The recent scrutiny that Facebook has experienced illustrates the unforeseen consequences that can arise through rapid technological advancement, and living in this transition state, it is important to educate and monitor the benefits, risks and costs of how technology is used.

“There has to be a balancing act: protecting people online while embracing the opportunities that digital innovation brings, " Information Commissioner Elizabeth Denham said in a statement. “In an age when children learn how to use a tablet before they can ride a bike, making sure they have the freedom to play, learn and explore in the digital world is of paramount importance.”

A consultation on the draft regulations has been launched until the 31st of May; following approval, the code of practice is expected to be implemented by 2020. Failure to comply could incur a fine of up to 4% of a company’s global turnover, under the European Union’s General Data Protection Regulation (GDPR).

Image credit: Daria Nepriakhina / Unsplash

A study on teens aged 13-18 conducted by the UCLA Brain Mapping Centre revealed increased activity in the nucleus accumbens (a region of the brain’s reward circuitry that is thought to be particularly sensitive during adolescence) from receiving a high number of social media likes. Teens were also highly influenced to favour posts which were endorsed by their peers, irrespective of the content; demonstrating the effect of herd mentality.

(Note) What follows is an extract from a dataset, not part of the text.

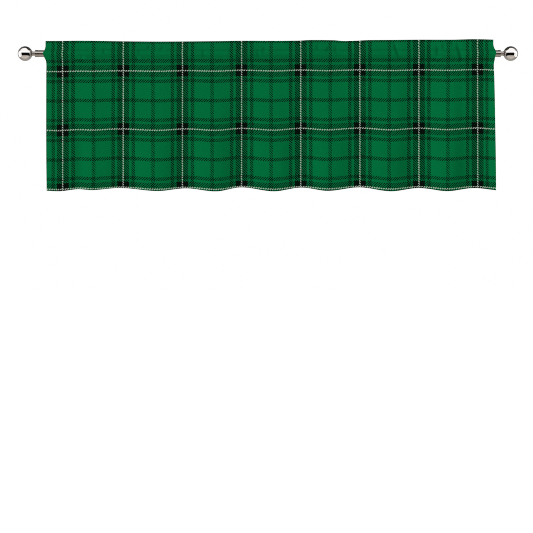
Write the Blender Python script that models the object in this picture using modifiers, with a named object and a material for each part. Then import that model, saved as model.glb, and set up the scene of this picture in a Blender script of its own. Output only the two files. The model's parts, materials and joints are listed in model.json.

Though preliminary, there is growing evidence to suggest a link between heavy technology of use and unhappiness. On average, 16 to 24-year-olds spend 3 hours on social media per day; equivalent to an entire decade over a lifetime. Whether it’s the fear of missing out or feeling like you’re in the only person in the world not doing something, social media can have detrimental effects. We live in a perpetual state of interruption; the relentless onslaught of information can easily overwhelm and disorientate. Does the onus for change lie entirely in the hands of tech companies? It is incredibly difficult to attribute responsibility when the effects are so amorphous. Where does personal responsibility begin? Is this technology being designed for humans to use, or are we being manipulated by the technology itself instead?

There is a common narrative that technology is neutral, and that it is up to us to decide how we use it. However, algorithms are continuously influencing the behaviour of our society; companies are spending millions on developing techniques to orchestrate our psychological biases, embedding manipulative techniques in the infrastructure. An attention economy has evolved, whereby programmers are all competing to create the most popular time-waster. A world of falsity is cultivated, yet our thoughts, values and beliefs are shaped by these very platforms. Short-term, dopamine-driven feedback loops are key to creating habits that become bona fide addictions for many; we’re all addicted to some degree. There is a danger of creating isolated, alienated individuals who connect to one another through products and never directly. Still, the paradox is that we derive tremendous value from social media, and it can undoubtedly be a force for good. However, we need to eliminate the reliance on arguably unethical economic models that incentivise calculated behaviour manipulation.

The way we connect is changing; screen to screen interactions are becoming the norm, and social media is a necessary component of modern interaction. Nonetheless, there are complex challenges ahead regarding privacy and regulation, and an urgent need to develop technology that is compatible with human wellbeing. However, I am profoundly optimistic in our potential to make progress and engage with technology on our own terms. We should not surrender power and algorithms to agendas that don’t have our best interest at heart.